_Problem to work on:_ Extract exactly the run of lines starting at the line that holds "for piece in" and ending at the line that holds "obj.parent = empty", both included.

_Source excerpt:_
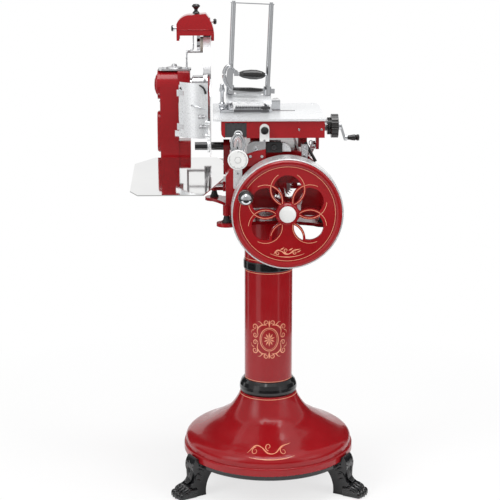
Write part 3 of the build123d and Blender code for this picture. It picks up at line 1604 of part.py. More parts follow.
def sharpener_hood():
    """The red hood over the two stones, open below."""
    wall = 4.0
    hood = prism_y(hood_outline(0), HOOD_FRONT, HOOD_BACK)
    hood -= prism_y(hood_outline(wall), HOOD_FRONT + wall, HOOD_BACK - wall)
    hood -= block(HOOD_LEFT - 5, HOOD_RIGHT + 5, HOOD_FRONT - 5, HOOD_BACK + 5, HOOD_Z - 40, HOOD_Z - 16)
    hood -= block(HOOD_LEFT + 9, HOOD_RIGHT - 9, HOOD_FRONT - 5, HOOD_BACK + 5, HOOD_Z - 40, HOOD_Z)
    # the post that stands on the blade guard's seat
    hood += block(GUARD_LEFT + 3, GUARD_RIGHT - 1, CROSS_Y - 14, CROSS_Y + 14, HOOD_Z + 12, 1458)
    hood -= rod_x(STONE_ROD_R + RUN, HOOD_LEFT - 20, HOOD_LEFT + 20, CROSS_Y, STONE_ROD_Z)
    hood -= rod_z(HOOD_SCREW_R + RUN, 1440, 1500, HOOD_KNOB_X, CROSS_Y)
    hood -= rod_x(BURR_ROD_R + RUN, -190, HOOD_RIGHT + 12, BURR_Y, BURR_Z)
    return hood


def hood_knob():
    return Pos(HOOD_KNOB_X, CROSS_Y, 0) * turned(
        [
            (0, 1452),
            (HOOD_SCREW_R, 1452),
            (HOOD_SCREW_R, 1470.5),
            (11, 1470.5),
            (11, 1474),
            (5.5, 1480),
            (5.5, 1484),
            (12, 1492),
            (12, 1496),
            (8, 1500),
            (0, 1501),
        ]
    )


def stone_carrier():
    """The push rod with its knob, the arm and the spindle of the grinding stone."""
    y = CROSS_Y
    knob = HOOD_LEFT - STONE_STROKE - 0.5
    right = STONE_X - STONE_T - 0.5
    left = right - 10
    carrier = rod_x(STONE_ROD_R, knob - 1, right, y, STONE_ROD_Z)
    outline = [(0, knob - 9), (7, knob - 8), (9, knob - 4), (9, knob), (0, knob)]
    carrier += turned_x(outline, y, STONE_ROD_Z)
    carrier += block(left, right, y - 9, y + 9, STONE_Z - 4, STONE_ROD_Z + 7)
    carrier += rod_x(20, left, right, y, STONE_Z)
    return carrier + rod_x(STONE_PIN_R, left + 8, STONE_X + 1, y, STONE_Z)


def grinding_stone():
    return tube_x(STONE_R, STONE_PIN_R + RUN, STONE_X - STONE_T, STONE_X, CROSS_Y, STONE_Z)


def burr_carrier():
    """The rod, bent arm and small stone on the other side of the edge, with its own knob."""
    y = BURR_Y
    arm = polygon(
        [
            (-187, 1450),
            (-183, 1450),
            (-183, 1420),
            (-172.4, 1409),
            (-172.4, 1387),
            (-176.4, 1387),
            (-176.4, 1405),
            (-187, 1413),
        ]
    )
    carrier = prism_y(arm, y - 4.5, y + 4.5)
    carrier += rod_x(BURR_ROD_R, -187, -160, y, BURR_Z)
    carrier += turned_x(
        [(0, -168), (7, -168), (8.5, -165), (8.5, -161), (6, -158), (0, -158)], y, BURR_Z
    )
    return carrier + rod_x(7, -176.4, -172.4, y, 1389)


# ======================= crank handle =======================
def handle_place():
    x, z = polar(HANDLE_AT, HANDLE_ANGLE)
    return SHAFT_X + x, SHAFT_Z + z


def handle_spindle():
    """The steel spindle of the crank handle, with its bright end cap."""
    x, z = handle_place()
    front = WHEEL_FRONT
    tip = front - 4 - GRIP_LENGTH - GAP
    return turned_y(
        [
            (0, tip - 7),
            (10, tip - 6),
            (15, tip - 2),
            (15, tip),
            (SPINDLE_R, tip),
            (SPINDLE_R, front - 3.7),
            (SPINDLE_R + 6, front - 3.7),
            (SPINDLE_R + 6, front),
            (SPINDLE_R, front),
            (SPINDLE_R, front + 18),
            (0, front + 18),
        ],
        x,
        z,
    )


def handle_grip():
    x, z = handle_place()
    back = WHEEL_FRONT - 4
    bore = SPINDLE_R + RUN
    front = back - GRIP_LENGTH
    outline = make_face(
        Line((bore, 0, back), (12, 0, back))
        + Spline(
            (12, 0, back),
            (15, 0, back - 30),
            (GRIP_R, 0, back - 66),
            (GRIP_R - 2, 0, front + 8),
            (16, 0, front),
        )
        + Line((16, 0, front), (bore, 0, front))
        + Line((bore, 0, front), (bore, 0, back))
    )
    grip = revolve(outline, Axis.Z)
    return Pos(x, 0, z) * Rot(-90, 0, 0) * grip


# ======================= all pieces =======================
PIECES = [
    # the fixed machine and its pedestal
    pedestal_feet,
    base_flare,
    column_collars,
    column,
    head_plate,
    machine_feet,
    base_frame,
    carriage_rails,
    rail_brackets,
    chain_case,
    case_cover,
    bearing_cap,
    case_top,
    blade_guard,
    dial_stand,
    receiving_tray,
    drive_chain,
    sharpener_hood,
    # the hand wheel and the drive
    flywheel,
    rim_band,
    hub_cap,
    main_shaft,
    bevel_gear,
    handle_spindle,
    handle_grip,
    cross_shaft,
    bevel_pinion,
    lower_sprocket,
    crank_gear,
    crank_arm,
    connecting_rod,
    upper_sprocket,
    blade_shaft,
    blade_hub,
    blade,
    # what the hand sets
    deflector_plate,
    gauge_plate,
    gauge_bar,
    thickness_dial,
    hood_knob,
    stone_carrier,
    grinding_stone,
    burr_carrier,
    # the carriage
    carriage_body,
    meat_table,
    screw_bearing,
    stop_plate,
    index_knob,
    feed_screw,
    feed_wheel,
    feed_crank,
    crank_grip,
    clamp_base,
    clamp_posts,
    clamp_slide,
    hold_bar,
    press_plate,
    clamp_lever,
    clamp_grip,
    clamp_knob,
]

os.makedirs("parts", exist_ok=True)
for piece in PIECES:
    export_step(Pos(FRAME_X, FRAME_Y, 0) * piece(), f"parts/{piece.__name__}.step")
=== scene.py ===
import bmesh
import bpy
import json
from math import cos, hypot, pi, radians, sin
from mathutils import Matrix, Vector
from mathutils.bvhtree import BVHTree


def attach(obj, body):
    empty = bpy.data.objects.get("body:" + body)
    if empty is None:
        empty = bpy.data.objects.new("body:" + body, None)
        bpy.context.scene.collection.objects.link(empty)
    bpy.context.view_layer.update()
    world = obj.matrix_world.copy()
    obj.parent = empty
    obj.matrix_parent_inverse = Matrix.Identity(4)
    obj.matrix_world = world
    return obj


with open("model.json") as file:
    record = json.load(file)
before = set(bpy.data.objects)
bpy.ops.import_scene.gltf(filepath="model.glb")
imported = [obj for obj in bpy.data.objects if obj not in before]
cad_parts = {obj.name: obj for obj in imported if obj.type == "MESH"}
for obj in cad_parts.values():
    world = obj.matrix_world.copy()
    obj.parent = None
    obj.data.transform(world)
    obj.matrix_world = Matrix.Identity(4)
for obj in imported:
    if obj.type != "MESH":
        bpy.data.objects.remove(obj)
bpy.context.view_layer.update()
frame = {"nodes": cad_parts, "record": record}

# ---- the CAD frame's shift from the column's axis, mm, as in the part's source ----
SHIFT_X = 52.9
SHIFT_Y = 17.0

# ---- sizes shared with the solids, mm ----
WHEEL_X, WHEEL_Z = 44.0, 925.0
WHEEL_FRONT = -278.0
WEB_FRONT = WHEEL_FRONT + 6.0
PETAL_AT, PETAL_R = 74.3, 49.4
HUB_R = 32.0
COLUMN_R = 75.0
BLADE_Y, BLADE_Z = 190.0, 1249.4
CAP_R = 24.5
RIM_R, RIM_FRONT = 162.0, WHEEL_FRONT + 4.6
RING_LINE_R = 139.5
PETAL_LINE_GAP = radians(32)
HANDLE = (WHEEL_X + 139.0 * cos(radians(152)), WHEEL_Z + 139.0 * sin(radians(152)))
HANDLE_TIP = WHEEL_FRONT - 4.0 - 92.0 - 0.3 - 4.8
COLUMN_LINES = (345.5, 695.0, 735.0)
FLARE_LINE_R, FLARE_LINE_Z = 90.9, 292.0
ORNAMENT_Z = 485.0
BASE_MARK_Z = 175.0
PAW_REACH, PAW_STEP = 348.0, 15.0
CASE_LEFT = -331.0
FRAME_FRONT = -165.0
RAIL_X, RAIL_Z = (-45.0, 98.0), 1105.0
HOOD_FRONT, HOOD_BACK, HOOD_LEFT, HOOD_RIGHT = 152.0, 228.0, -283.0, -166.0
DIAL_X, DIAL_Z, DIAL_R, DIAL_FRONT = -99.0, 1076.0, 29.5, -222.0
GAUGE_RIGHT = -176.8
BODY_FRONT, BODY_RIGHT, BODY_HIGH = -200.0, 155.0, 1187.0
TABLE_T = 6.0
SCREW_Y, SCREW_Z = -20.0, 1146.0
POST_LEFT, POST_RIGHT = -121.0, -8.5
CLAMP_LEAN = 2.5
BURR_Y, BURR_Z = 216.0, 1444.0
CASE_TOP_Z = BLADE_Z + 51.0
HOOD_BEAD_Z = 1422.5
HOOD_KNOB_X = -222.0
DISH_X, DISH_SCREWS_R = -188.0, 34.0
SIDE_SCREW_X, SIDE_SCREW_Y, SIDE_SCREW_R = -143.0, SCREW_Y - 24.0, 9.5
INDEX_X, INDEX_Z = -21.0, 1161.0
SHIELD_Y = 57.6
BASE_SCROLL_R = 150.0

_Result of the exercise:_
for piece in PIECES:
    export_step(Pos(FRAME_X, FRAME_Y, 0) * piece(), f"parts/{piece.__name__}.step")
=== scene.py ===
import bmesh
import bpy
import json
from math import cos, hypot, pi, radians, sin
from mathutils import Matrix, Vector
from mathutils.bvhtree import BVHTree


def attach(obj, body):
    empty = bpy.data.objects.get("body:" + body)
    if empty is None:
        empty = bpy.data.objects.new("body:" + body, None)
        bpy.context.scene.collection.objects.link(empty)
    bpy.context.view_layer.update()
    world = obj.matrix_world.copy()
    obj.parent = empty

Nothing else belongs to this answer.